Помочь в понимании этого парадокса нам могут два недавних фильма, посвященных аватарам правосудия в локальных сообществах; первый из них — «Догвилль» Ларса фон Триера (2002). Фильм рассказывает нам историю Грейс, посторонней, которая, чтобы ее приняли обитатели маленького городка, идет к ним в услужение — ценой поначалу подчинения эксплуатации, потом — травли, когда она пытается от них ускользнуть. Эта история переиначивает брехтовскую притчу о святой Иоанне скотобоен, которая хотела, чтобы в капиталистических джунглях воцарилась христианская мораль. Но эта переделка отлично иллюстрирует расхождение между двумя эпохами. Брехтовская притча на самом деле разворачивалась в универсуме, в котором все понятия подразделялись на два. Христианская мораль оказывалась непригодной для борьбы против насилия экономического строя. Она должна была преобразоваться в воинствующую мораль, избравшую своим критерием необходимость борьбы с угнетением. Тем самым право угнетенных противостояло содействующему угнетению праву, защищаемому подавляющими забастовку полицейскими. Таким образом, противостояние двух насилий оказывалось также и противостоянием двух моралей и двух прав.
Это деление насилия, морали и права носит имя. Оно зовется политикой. Политика отнюдь не является, как частенько говорят, противоположностью морали. Она есть ее подразделение. «Святая Иоанна скотобоен» была политической притчей, показывавшей невозможность посредничества между этими двумя правами и этими двумя насилиями. Зато зло, с которым сталкивается в «Догвилле» Грейс, не соотносится ни с каким основанием, кроме самого себя. Грейс — уже не добрая душа, введенная в заблуждение неведением причин зла. Она просто-напросто чужая, она исключена и хочет добиться, чтобы ее приняли в сообщество, ну а то, перед тем как отвергнуть, ее порабощает. Разочарование и страстность Грейс уже не связаны ни с какой системой господства, которую нужно понять и разрушить. Они зависят от зла, каковое является причиной и следствием своего собственного воспроизведения.

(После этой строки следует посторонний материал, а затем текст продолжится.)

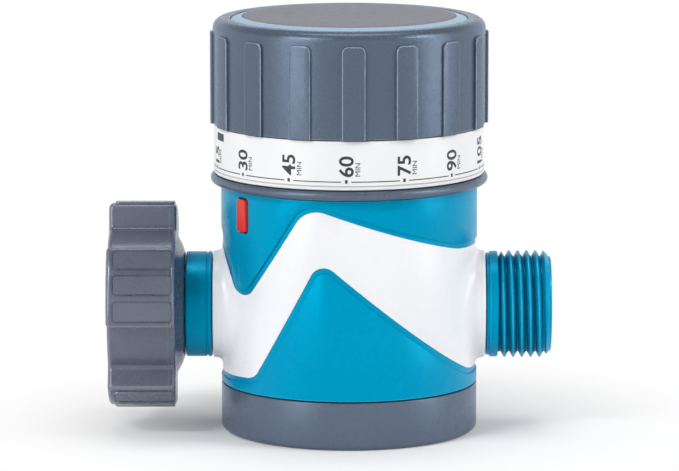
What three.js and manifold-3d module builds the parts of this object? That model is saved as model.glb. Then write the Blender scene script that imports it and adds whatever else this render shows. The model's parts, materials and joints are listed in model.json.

Вот почему единственным подобающим вознаграждением оказывается радикальная чистка, осуществляемая по отношению к сообществу Господином и Отцом, каковой — не кто иной, как блатной Король. «Только насилие помогает там, где правит насилие» — таков был урок у Брех-та. Только зло служит вознаграждением за зло — такова преобразованная формула, подобающая консенсуальной и гуманитарной эпохе. Переведем это на язык Джорджа Буша: борьбе против оси зла подобает единственно бесконечное правосудие.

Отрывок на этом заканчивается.